There is a mythical story of the discovery of wine, told by the humorist Millôr Fernandes in his book Fabulous Fables (1963), which I would like to recall here. It goes as follows:
  A traveler once needed to cross a desert. Since he loved grapes, though not grape pits and skin, it occurred to him that in his saddlebag he could bring with him not water but only the juice of crushed grapes. After a journey of three days he noticed that the juice had turned yellow, tasted different and was releasing bubbles. After he had drunk this beverage, he noted that it made him feel much better than usual, so much so that he judged this to be the most enjoyable trip of his entire life! After his arrival, he told the news to his fellow travelers, who decided to follow his example, making long journeys across the desert with heavy saddlebags filled with the juice of crushed grapes, so that they could enjoy the same feeling of well-being. For a long time this state of affairs continued unchanged, until one day a stubborn camel refused to commence a journey and for three days remained so to speak nailed to the same spot with the grape juice on his back. To the surprise of the camel’s owner, the juice also changed its color and taste and released bubbles. The news spread quickly. From the discovery of fermentation to the bottling and commercialization of wine, it was hereafter a very short step.
  For me this story illustrates the all too easy ways in which we can go astray in developing our philosophical conjectures. In a world plagued by a growing multiplication of philosophical views, many of them inevitably standing on equivocal foundations, this difficulty can lead to dangerous disorientations that accumulate in unappealing forms of escapism like skepticism, relativism, irrationalism and the most surreptitious forms of sophistry[1]… not to speak of expansionist scientism. Under these circumstances, the effort to achieve some comprehensive picture – as was attempted here – could possibly (though not certainly) furnish better guidance by suggesting conclusions that have a better chance to impose themselves by the force of the picture’s internal coherence.
  My point should not be carried too far: the above mentioned pitfalls have in one way or another always belonged to philosophy, since it has always encouraged hopes that have subsequently been exposed as highly questionable even in the best of cases! In this regard, my hope concerning the stories told in this book is still the same: I believe have approached the right comprehensive view of the cluster of conceptual structures associated with reference and cognitive meaning, finding in this way the right path to critical consensual truth. This alternative approach should cut deeply into the inherited wisdom of contemporary philosophy of language, having the potential to liberate it from its main stalemates and to remap much of the field by bringing it back to its most proper epistemic center. In this way it might offer us renewed hope of approaching science in its wider sense as ‘consensualizable public knowledge’ (J. M. Ziman, 1968),[2] sparing the reader many long, senseless journeys across the scorched desert sands of philosophically illusory arguments.

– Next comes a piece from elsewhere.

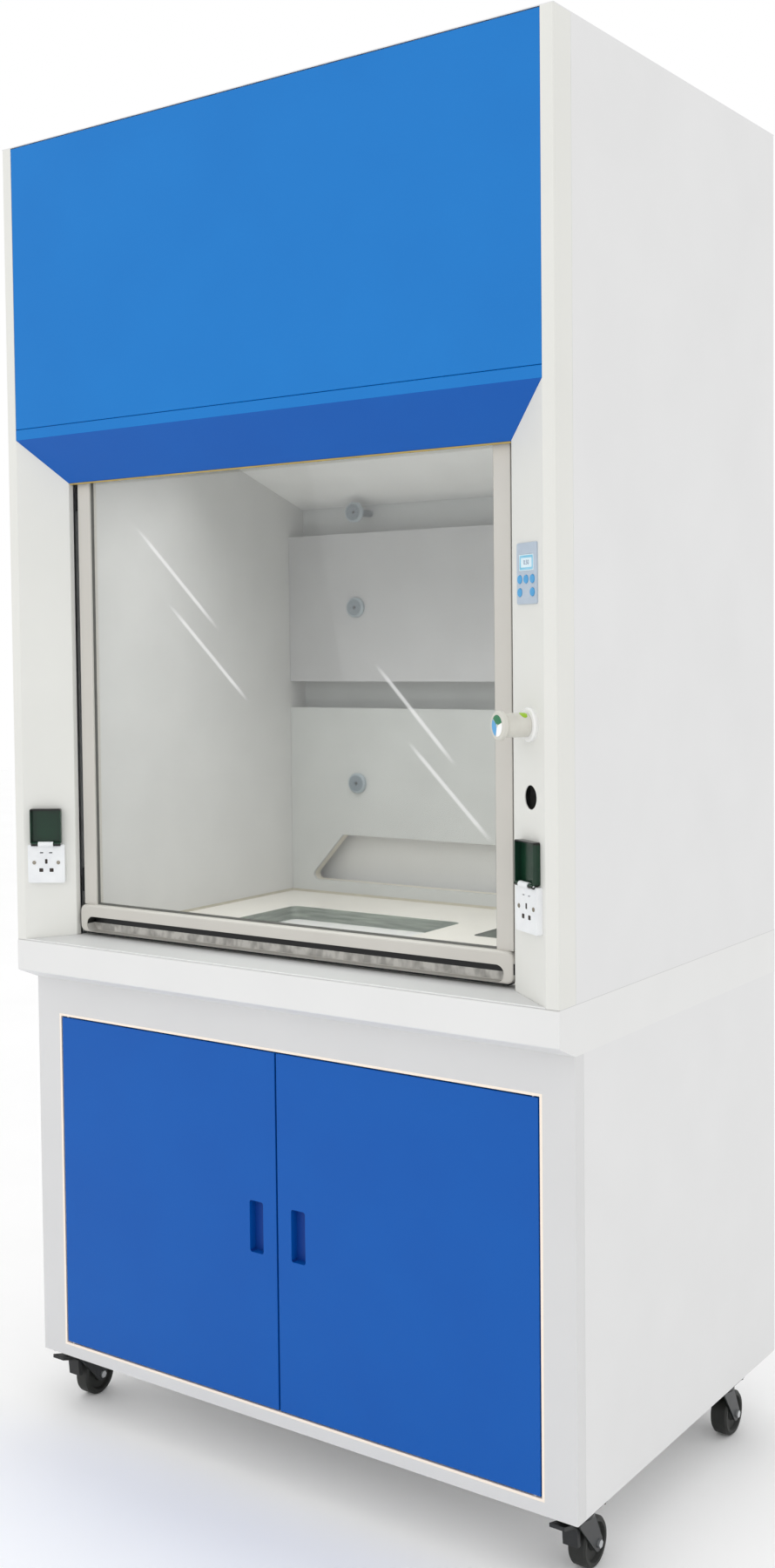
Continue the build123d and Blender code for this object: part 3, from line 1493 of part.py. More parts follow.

[1] See Frankfurt 2005.                          
[2] This is a weak but all-embracing intuitive definition of science as any knowledge already able, within the appropriate community of ideas, to achieve legitimate consensual truth concerning its results. This has been impossible for philosophy due to a lack of consensus regarding fundamental assumptions concerning methodology and starting points. (Costa 2002, Ch. 2) But if the views defended in the present book are substantially right, we now have a better chance to lift some issues of theoretical philosophy to a less speculative stage.